Scalability and Availability: A Primer | Maximizing Performance and Scalability with IBM WebSphere

You deploy a WebSphere implementation in order to provide application services to users or business partners . Whether it's a Java thick client, a Business-to-Business (B2B) Web Service architecture, or just a simple Web-based Hypertext Markup Language (HTML) interface, the purpose of a WebSphere application is to serve.

Internet banking, e-commerce, package tracking, and online airline ticketing are all examples of products that WebSphere can serve. As you can appreciate, not all of these services will require large amounts of availability. Furthermore, not all of them will require vast amounts of spare resources or the ability to grow and scale. Of availability and scalability, scalability tends to be an issue (or a design and architectural consideration) for the medium to long term, and availability tends to be an issue for your WebSphere application environment in the short term .

Availability, or resiliency , is something that's attributable to how you configure and architect your WebSphere environment (which is why I discuss best practices in detail in Chapter 6). Further, a well-designed, highly available WebSphere platform can actually insulate poorly designed or poorly developed application code. Imagine application code running on a single server (low availability) and a single Java Virtual Machine (JVM) (low scalability) that's buggy and continues to crash.
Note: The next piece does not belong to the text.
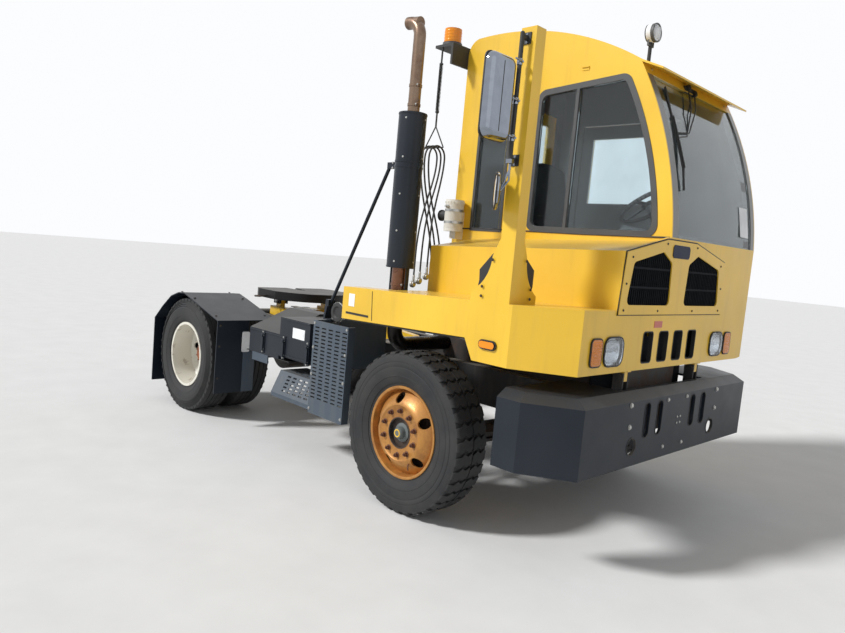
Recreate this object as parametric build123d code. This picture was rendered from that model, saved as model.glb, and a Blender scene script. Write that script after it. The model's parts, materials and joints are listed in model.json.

You could send the code back to the developers, but as you probably know, this can take time and be costly. If your original WebSphere topological architecture has multiple servers or multiple application servers (hence using multiple JVMs), you can insulate, to a degree, bad application code. Of course, if the code is really bad and the JVMs are constantly crashing and restarting, this will undoubtedly affect performance.

It's an age-old question: How much hardware do you add to ensure that your application environment is highly available? There's a point where purchasing more and more hardware to cater for poorly written or designed application code becomes more expensive than changing the code! I'll come back to this later in the chapter.

Scalability: What Is It?

Scalability is the ability of a system to grow, either driven by changes to functionality or technical requirements or driven by organic growth (for example, an increase in registered users over time). When I talk about scalability, you might first think of hardware and infrastructure. Typically, the raw processing power, memory, disk, and network capacity determines how scalable a WebSphere application platform is.

For an application to scale, generally the overall platform housing the application must be able to continue operating under a peak load (or a spike), as well as be able to grow organically as general usage increases over time. What you want to avoid is having to upgrade or alter your topological architecture and your application design every three months to satisfy growth.

On the flip side of hardware, you have software. Software is just as tangible as hardware when it comes to scalability. A classic example of software scalability is a 32-bit platform-specific limitation. In most cases, a 32-bit limitation inhibits memory allocation or file size allocation higher than approximately 2GB. Therefore, you'd need to consider specific platform architectural designs when scaling higher than 2GB for file sizes and memory allocations .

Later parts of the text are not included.